In the discussion below, we present a working definition of accountability, and assess the state's efforts to hold the community colleges accountable for outcomes. We also note major federal accountability initiatives in higher education that affect the community colleges. We find that there is currently no system in place under which the state holds the community colleges accountable to produce desirable results. Even though the Chancellor's Office has made some substantial progress in its efforts to develop and report community college outcome measures, it does not yet report some key measures. Moreover, state policy makers have set few standards that define what outcomes they want the community colleges to achieve. Even where policy makers have set standards, there is no structure of outcome-based incentives or penalties that would drive the colleges toward meeting them.
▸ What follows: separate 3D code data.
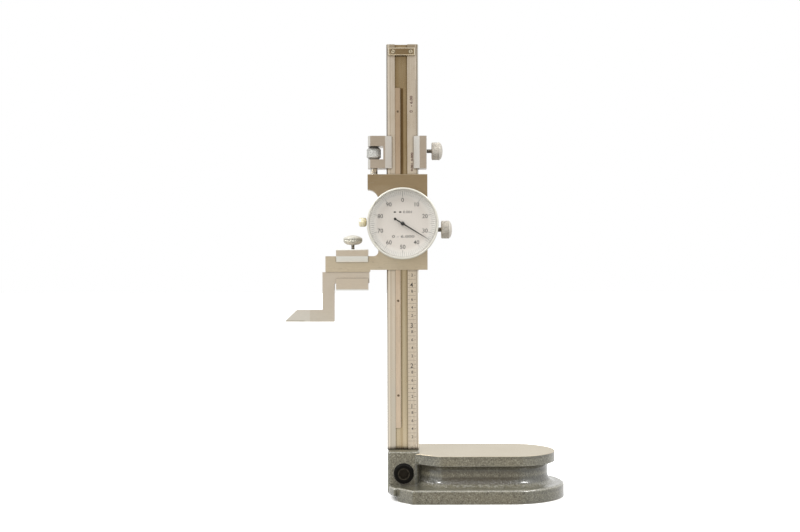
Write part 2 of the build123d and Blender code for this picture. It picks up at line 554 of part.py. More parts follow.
# ------------------------------------------------------------ scriber clamp
clp = prism_yz([(CL_B, CL_Z0 + 0.5), (CL_B - 0.5, CL_Z0), (CL_F + 0.7, CL_Z0), (CL_F, CL_Z0 + 0.7), (CL_F, 137.1),
                (-5.57, 137.1), (-5.57, 134.12), (3.6, 134.12), (3.6, 141.12), (4.1, 141.12),
                (4.1, 151.06), (-6.08, 151.06), (-6.08, 147.3), (-6.6, 147.3), (CL_F, 150.9), (CL_F, CL_Z1 - 0.5),
                (CL_F + 0.5, CL_Z1), (CL_B - 0.5, CL_Z1), (CL_B, CL_Z1 - 0.5)], CL_X0, CL_X1)
CS_X, CS_Y = -31.2, -1.0
clp -= cylz(150, 156, CS_X, CS_Y, 1.13)
add("scriber_clamp", clp)
cs = rev_z([(0, 151.12), (0.8, 151.12), (1.1, 151.5), (1.1, 158.3), (1.6, 158.0), (3.6, 158.3), (5.1, 159.1), (5.85, 160.2),
            (6.0, 161.2), (5.85, 162.1), (5.2, 162.95), (3.8, 163.7), (1.9, 164.15), (0, 164.25)], CS_X, CS_Y)
add("clamp_screw", cs)

# ------------------------------------------------------------ scriber
sc_pts = [(-20.9, SC_TOP), (-50.1, SC_TOP), (-50.1, 117.5), (-66.4, 117.5), (-73.2, 111.0), (-61.3, 111.0), (-61.3, TIP_Z),
          (-42.7, TIP_Z), (-42.7, 133.35), (-41.85, SC_BAR_Z0), (-20.9, SC_BAR_Z0)]
scr = prism_xz(sc_pts, SC_Y0, SC_Y1)
# the foot narrows to a chisel in plan
scr -= prism_xy([(-80, SC_Y0 - 1), (-58, SC_Y0 - 1), (-58, SC_Y0), (-73.6, -2.6), (-80, -2.6)], 100, 118)
scr -= prism_xy([(-80, SC_Y1 + 1), (-58, SC_Y1 + 1), (-58, SC_Y1), (-73.6, 0.6), (-80, 0.6)], 100, 118)
add("scriber", scr)
tip = prism_xz([(-73.25, 110.98), (-73.6, 110.6), (-73.3, TIP_Z), (-61.32, TIP_Z), (-61.32, 110.98)], SC_Y0, SC_Y1)
tip -= prism_xy([(-80, SC_Y0 - 1), (-58, SC_Y0 - 1), (-58, SC_Y0), (-73.6, -2.6), (-80, -2.6)], 100, 118)
tip -= prism_xy([(-80, SC_Y1 + 1), (-58, SC_Y1 + 1), (-58, SC_Y1), (-73.6, 0.6), (-80, 0.6)], 100, 118)
add("carbide_tip", tip)

# ------------------------------------------------------------ write
for name, obj in nodes.items():
    sol = list(obj.solids())
    out = sol[0] if len(sol) == 1 else Compound(sol)
    export_step(out, f"parts/{name}.step")
print(len(nodes), "nodes written")
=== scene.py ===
import bpy
import bmesh
import json
import math
from mathutils import Matrix, Vector


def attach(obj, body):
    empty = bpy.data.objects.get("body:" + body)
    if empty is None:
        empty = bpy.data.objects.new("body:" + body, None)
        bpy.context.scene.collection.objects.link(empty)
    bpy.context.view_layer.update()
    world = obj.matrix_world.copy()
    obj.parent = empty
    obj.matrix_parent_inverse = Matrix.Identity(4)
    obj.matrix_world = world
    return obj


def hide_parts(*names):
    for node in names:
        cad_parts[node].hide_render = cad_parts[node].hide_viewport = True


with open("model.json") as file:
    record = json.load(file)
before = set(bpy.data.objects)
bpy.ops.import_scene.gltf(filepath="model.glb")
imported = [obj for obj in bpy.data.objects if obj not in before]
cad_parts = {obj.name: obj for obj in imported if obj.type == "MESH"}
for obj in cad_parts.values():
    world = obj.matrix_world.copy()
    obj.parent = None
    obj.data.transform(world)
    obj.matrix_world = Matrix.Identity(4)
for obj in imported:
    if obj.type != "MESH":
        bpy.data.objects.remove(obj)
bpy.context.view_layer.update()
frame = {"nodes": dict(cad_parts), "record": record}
N = frame["nodes"]
SC = bpy.context.scene
MM = 0.001
IN = 25.4
PLATE_TOP = 0.0280

# ------------------------------------------------------------------ camera
cam_data = bpy.data.cameras.new("camera")
cam = bpy.data.objects.new("camera", cam_data)
SC.collection.objects.link(cam)
cam_data.sensor_width = 36.0
cam_data.lens = 57.3
cam_data.clip_start = 0.01
cam_data.clip_end = 50.0
cam.location = (-1.70 * MM, -800 * MM, 144.8 * MM)
cam.rotation_euler = (math.radians(90.0), math.radians(0.15), 0.0)
SC.camera = cam

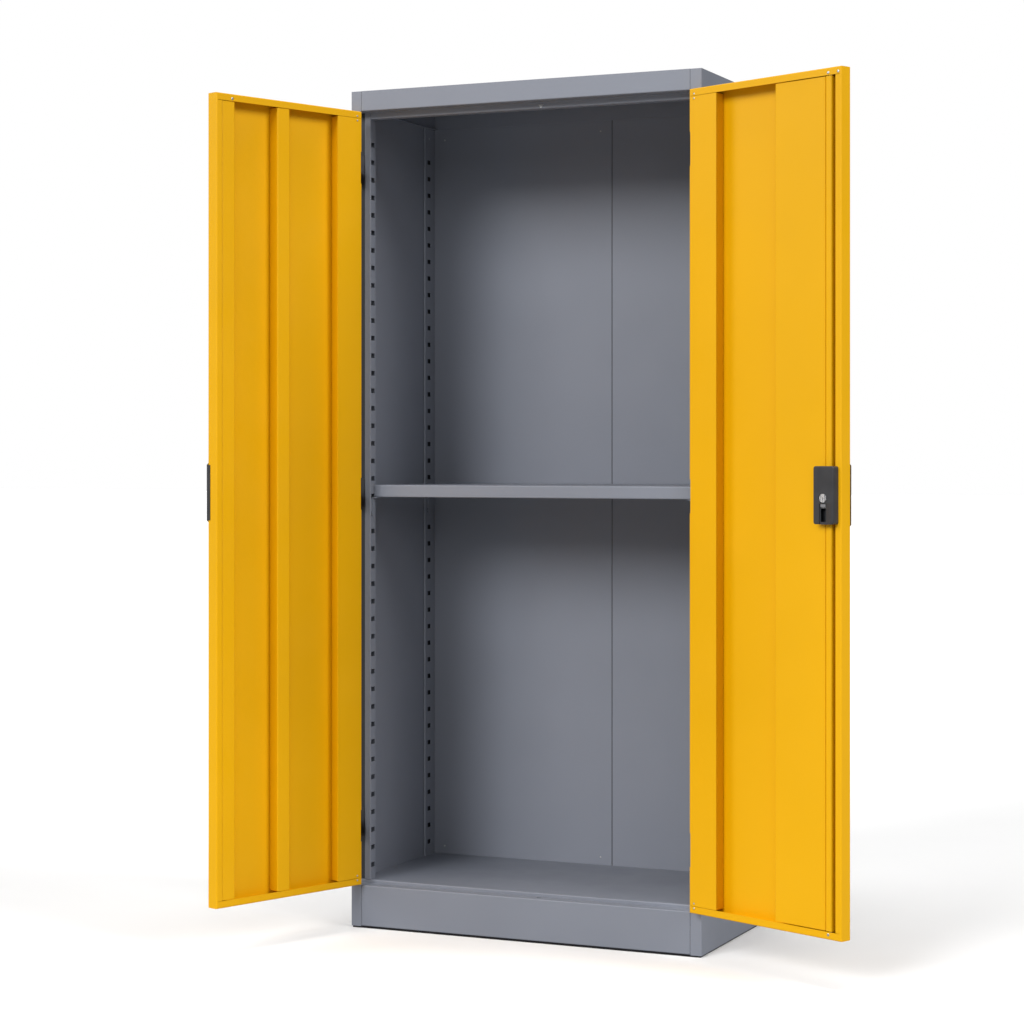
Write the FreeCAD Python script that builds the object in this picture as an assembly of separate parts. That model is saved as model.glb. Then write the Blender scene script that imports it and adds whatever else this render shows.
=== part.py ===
import FreeCAD, Part
import math
import os

# Free-standing steel cabinet with two hinged doors, one adjustable shelf, a
# three-point lock and rows of shelf slots.  Millimetres.
# Origin: centre of the footprint, on the floor.  X to the right as seen from
# the front, Y to the back, Z up.  The doors are drawn in their open rest pose.

# ---- overall size -------------------------------------------------------
WIDTH = 865.0
DEPTH = 445.0
HEIGHT = 1950.0
SHEET = 1.2              # steel sheet thickness
BEND = 1.2               # inside radius of a bend
BASE_HEIGHT = 4.0        # flat base ring under the sheet walls
BASE_INSET = 3.0
BASE_STRIP = 22.0
GAP = 0.1                # between sheets that are welded or screwed together
SEAM = 0.8               # open joint line between two visible sheets
RIVET_HEIGHT = 1.0

# ---- carcass ------------------------------------------------------------
FASCIA_HEIGHT = 47.0
PLINTH_HEIGHT = 100.0
FLOOR_TOP = 108.0
STOP_DEPTH = 32.0        # door stops stand this far behind the front plane
LINTEL_DROP = 15.0       # top door stop hangs this far below the fascia
CORNER_FLANGE = 26.0     # front flange of a side panel beside fascia and plinth
POST_WIDTH = 34.0
POST_DEPTH = 28.0
POST_STEP = 8.0          # recess beside the raised face, where the hinges are fixed
POST_STEP_WIDTH = 19.0
POST_BEND = 2.0
UPRIGHT_DEPTH = 45.0     # rear slotted upright, front to back
UPRIGHT_REAR_GAP = 17.5  # between the rear upright and the back
UPRIGHT_STANDOFF = 5.0
BACK_SEAM_X = 46.5       # joint between the two back sheets
BACK_SEAM_GAP = 2.0
SCREW_TOP = 1888.0
SCREW_BOTTOM = 126.5
SCREW_SIDE = 30.0        # screws beside a sheet's edge
TOP_FLANGE = 37.0
REAR_FLANGE = 18.0

# ---- shelf slots --------------------------------------------------------
SLOT_PITCH = 41.15
SLOT_FIRST = 141.7
SLOT_COUNT = 42
SLOT_LONG = 18.0
SLOT_TALL = 11.0
FRONT_SLOT_BACK = 12.4   # slot centre behind the face of the front post

# ---- shelf --------------------------------------------------------------
SHELF_TOP = 1032.0
SHELF_THICK = 28.5
SHELF_SETBACK = 48.5     # clears the lock housing of the closed door
SHELF_SIDE_GAP = 1.5
SHELF_REAR_GAP = 3.0
CLIP_THICK = 2.0
CLIP_REACH = 14.0        # of the clip's seat, backwards from its hook
CLIP_GAP = 0.3

# ---- doors --------------------------------------------------------------
DOOR_THICK = 30.0
DOOR_SIDE_GAP = 1.0      # door edge inside the cabinet's side plane
DOOR_MID_GAP = 3.0       # between the two closed doors
DOOR_BOTTOM = 103.0
DOOR_TOP = 1900.5
DOOR_WIDTH = (WIDTH - 2 * DOOR_SIDE_GAP - DOOR_MID_GAP) / 2
FREE_FLANGE = 15.0
END_FLANGE = 16.0
LEFT_HINGE_FLANGE = 74.0
RIGHT_HINGE_FLANGE = 80.0
CHANNEL_LEAN = 5.0       # the hinge channel's wall slopes back under its flange
STIFFENER_FOOT = 14.0
HAT_START = 219.0
HAT_END = 255.0
FREE_CHANNEL_START = 378.0
COVER_START = 247.5
COVER_END = 385.5
COVER_FACE = 27.5
ROD_COVER_WIDTH = 17.0
ROD_COVER_START = 387.0
RIVET_U = 14.0           # hinge-corner rivets from the door's hinge edge
LEFT_OPEN = 110.3        # rest angles from closed
RIGHT_OPEN = 156.0

# ---- hinges -------------------------------------------------------------
HINGE_INSET = 3.0        # axis inside the side plane
HINGE_PROUD = 1.5        # axis in front of the front plane
HINGE_HEIGHTS = (1770.0, 1012.0, 240.0)
HINGE_LENGTH = 70.0
KNUCKLE_RADIUS = 4.5
PIN_RADIUS = 2.5
PIN_CLEARANCE = 0.06
HINGE_LEAF = 1.4
HINGE_NOTCH = 8.5        # notch in the door edge around the knuckles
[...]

By "accountability," we mean a relationship in which one party--the community colleges--is responsible to other parties--the Legislature or students, for example--for performing to a specified standard. We view a system of accountability as having three key elements:
For example, the Legislature might want to hold the community colleges accountable for improving the success of students whose goal is to transfer to a four- year college or university. A performance measure related to this goal would be a transfer rate--for example, the proportion of successful transfers over a period of years among a group of students who indicated in a base year that transfer was their academic goal. The Legislature could set a performance standard by providing, for example, that the transfer rate should be no less than 50 percent--that is, at least half of the target group should succeed. Incentives could be created by setting aside some portion of community colleges funding to be distributed to districts on the basis of (1) attainment of the standard and (2) increases in the proportion of students in the target group that actually transfer.
As a result of various state requirements, the community colleges Chancellor's Office now collects and reports--or will soon collect and report--data on a wide variety of student outcomes. Figure 33 summarizes the major requirements, including the outcome measures related to each. It also notes that there are few cases in which outcomes are required to meet a specific standard, and none in which failure to meet a standard has any consequence.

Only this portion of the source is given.